Informal mentoring also has several arguments in its favor.

According to Clutterbuck (2004), informal relationships take longer to get off the ground and usually tend to last a longer period of time which indicates that there is more opportunity to create a strong trust and achieve medium-term goals. In addition, Clutterbuck notes that informal mentors often seem to have better communication and coaching skills than formal mentors.

Denungs (2011) highlights the leadership point of view in mentoring and states that “coaching and mentoring are ideal ways to help organizations to multiply leaders and enhance trans-cultural leadership throughout all levels” (p. 198). Murphy and Ensher (1997) have proposed a

developmental model of cross-national mentoring that builds on Kram’s (1983) four-stage mentoring model and describes the points at which cultural differences may affect the nature of a mentoring relationship.
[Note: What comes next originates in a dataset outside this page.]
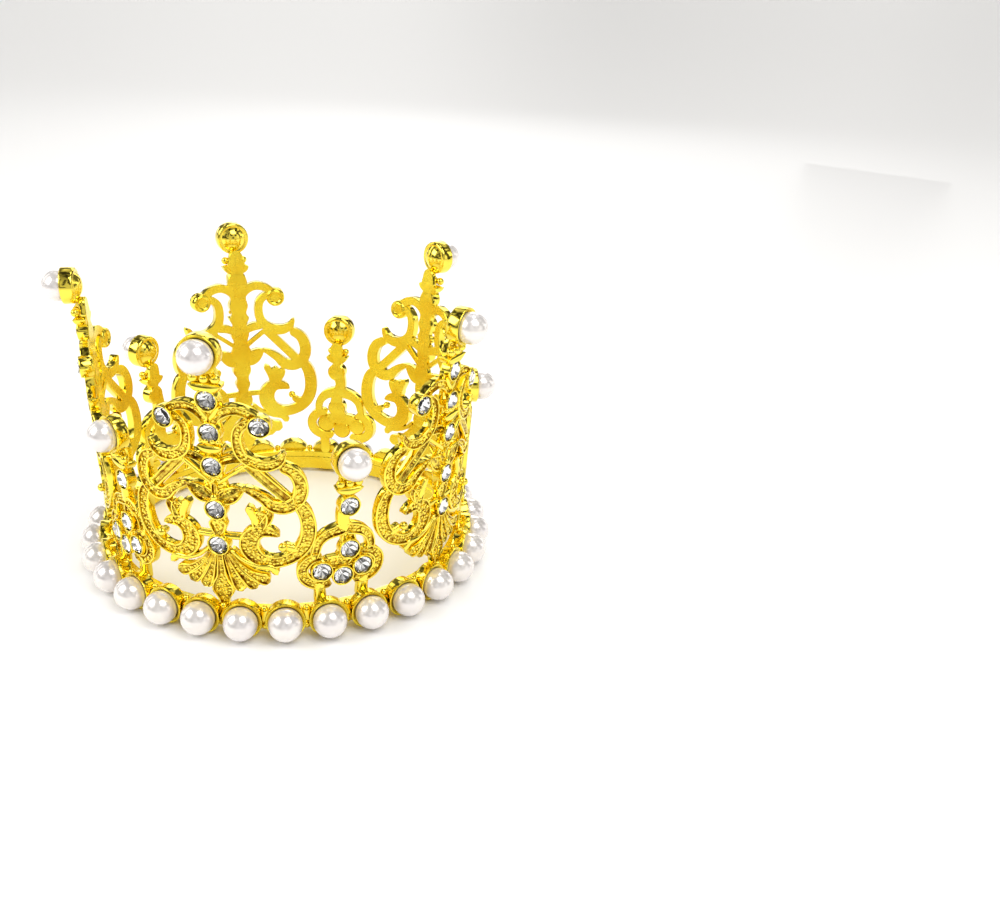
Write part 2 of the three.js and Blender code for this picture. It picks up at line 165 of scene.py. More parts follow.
BAND_STRIP = [(40.0, 1.2), (40.15, 1.05), (41.85, 1.05), (42.0, 1.2), (42.0, 6.1), (41.85, 6.25),
              (40.15, 6.25), (40.0, 6.1), (40.0, 4.75), (39.82, 4.6), (39.82, 4.2), (40.0, 4.05),
              (40.0, 1.2)]
LIP_HEIGHT = 1.9  # above it, the slope inside a cup's rim
SEAT_FLOOR_R = 1.7
SIDE_STONE_X = 9  # stones further out than this have a round-backed setting
TIE_BEAD_R = 0.75
TIE_BEAD_Y = 2.2
BEAD_RISE = 0.3

# ---- A bar's section ----
SECTION_POINTS = 15
BACK_FACES = (0, 13, 14)
RECESS_FACES = (5, 6, 7, 8)
# face from its edge to its middle, as share of half the bar's width, and height
BAR_FACES = {
    "flat": [(1, -0.95), (0.95, -0.72), (0.86, -0.6), (0.6, -0.56), (0.3, -0.54), (0, -0.54)],
    "round": [(1, -0.95), (0.93, -0.45), (0.77, -0.12), (0.52, 0.14), (0.26, 0.27), (0, 0.31)],
    "smooth": [(1, -0.62), (0.93, -0.33), (0.78, -0.13), (0.52, 0), (0.26, 0.06), (0, 0.08)],
}
FLAT_FLOOR = 0.54
# the rim of a recessed bar, as share of its width inwards, and height
RIM = [(0, -0.2), (0.2, -0.05), (0.5, 0), (0.8, -0.05)]
RIM_FOOT = 1.05  # where a grained floor starts, in rim widths
WIDEST_RIM = 0.42  # shares of half the bar's width
DEEPEST_RECESS = 0.6
RIB_HALF = 0.34
VEIN_DEPTH = 0.12  # share of the recess's depth that is left over a leaf's vein
BACK_CHAMFER = 0.15
BACK_DEPTH = 0.2  # what is nearer than this to the back takes a small share of the lift
BACK_LIFT = 0.2

# ---- A bar's run, and the grains on its floor ----
STEP = 0.42  # between two stations along a scroll
CURVE_SAMPLES = 16  # between two of its given points
FEWEST_STEPS = 4
SHORT_RUN = 8  # a run of fewer steps has them closer at its ends
BLUNT_END = 0.12  # share of its width that a bar keeps at its very end
RECESS_START = 0.35  # from a bar's end, and how far the recess takes to reach its depth
RECESS_RAMP = 0.5
MIRROR_DROP = 0.013  # keeps a bar and its mirror image off one plane where they cross
GRAIN_PITCH = 2.3  # in grain radii
GRAIN_START = 0.6
GRAIN_STOP = 0.5
GRAIN_SCATTER = 0.12  # across a row
GRAIN_DRIFT = 0.14  # along it
VEIN_HALF = 0.3  # left bare on each side of a leaf's middle
BARS_CLEAR = 2.15  # bars nearer than this to a stone's middle are sunk
SUNK_BAR = -1.0
GRAINS_CLEAR = 2.3  # grains nearer than this are left out

# ---- A cut stone ----
STONE_FACETS = 12
STONE_TABLE = 0.58  # share of its radius
STONE_CROWN = 0.62
STONE_GAP = 0.04  # between the clear stone and its foil
STONE_RISE = 0.32  # of its girdle over the casting's face
FOIL_DEPTH = 0.9
FOIL_SCALLOP = -0.3
FOIL_THICKNESS = 0.06
FOIL_PAINTED_REFLECTIONS = (("foil_painted_bright_reflection", 1.0), ("foil_painted_grey_reflection", 0.4), ("foil_painted_dark_reflection", 0.03))  # share of the foil's brightness in each tone of painted reflection
FACET_PAINTED_REFLECTIONS = (0, 2, 1, 0, 2, 0, 1, 2, 0, 1, 0, 2)  # which painted reflection tone each facet's foil has, round the stone

# ---- The stage, in metres ----
TABLE_HALF = 40
VIEW_FROM = (0.08887, -0.24274, 0.14083)
VIEW_RIGHT = Vector((0.9836, 0.1735, 0.0486))
VIEW_UP = Vector((-0.1157, 0.4013, 0.9086))
VIEW_BACK = Vector((0.1382, -0.8994, 0.4147))
LENS_MM = 41.73
SENSOR_MM = 36
LIT_POINT = Vector((0, 0, 0.03))
# each soft light: direction from the lit point, distance, side and watts
SOFTBOXES = {
    "softbox_left": (VIEW_RIGHT * -0.70 + VIEW_UP * 0.44 + VIEW_BACK * 0.55, 0.55, 0.32, 1.15),
    "softbox_right": (VIEW_RIGHT * 0.40 + VIEW_UP * 0.54 + VIEW_BACK * 0.74, 0.55, 0.32, 1.15),
    "softbox_top": (Vector((0.1, 0.25, 1)), 0.55, 0.2, 0.35),
    "softbox_back": (Vector((-0.1, 1, 0.5)), 0.7, 0.4, 0.5),
}
# each dark card, which only reflections see: direction, distance, width and height
DARK_CARDS = {
    "dark_card_front": (VIEW_RIGHT * -0.14 + VIEW_UP * 0.2 + VIEW_BACK * 1.0, 0.5, 0.07, 0.3),
    "dark_card_left": (Vector((-1, -0.1, 0.3)), 0.5, 0.10, 0.4),
    "dark_card_right": (Vector((1, 0.1, 0.3)), 0.5, 0.10, 0.4),
    "dark_card_back": (Vector((0.35, 1, 0.35)), 0.6, 0.10, 0.5),
    "dark_card_top": (VIEW_RIGHT * 0.1 + VIEW_UP * 0.97 + VIEW_BACK * 0.1, 0.5, 0.06, 0.5),
}


# ---- Settings that a user would change ----
def length(name, description, value):
    return FloatProperty(name=name, description=description, default=value, unit="LENGTH", precision=5)


def colour(name, description, value):
    return FloatVectorProperty(name=name, description=description, default=value, subtype="COLOR", size=3,
                               min=0, max=1)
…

The model includes five phases: attraction that leads to positive affect or liking between dyad members, contracting that involves testing roles in the relationship, growth in which trust and exchange of information increases, maturation, the stability of the relationship, and transition which determines whether or not the mentoring relationship will end or transition into another type of relationship.

Murphy and Ensher (1997) point out that not only has the national culture an effect on an individual’s interactions in general, mentoring in particular, but also corporate culture influences social behavior. In relationships that are less well defined such as informal mentoring relationships cultural values may tend to play a larger role than organizational culture. Even though the discussion of cultural differences can be useful, Murphy and Ensher note that the degree of acculturation, corporate culture, organizational demography, and an individual’s unique values can affect how culture influences mentoring.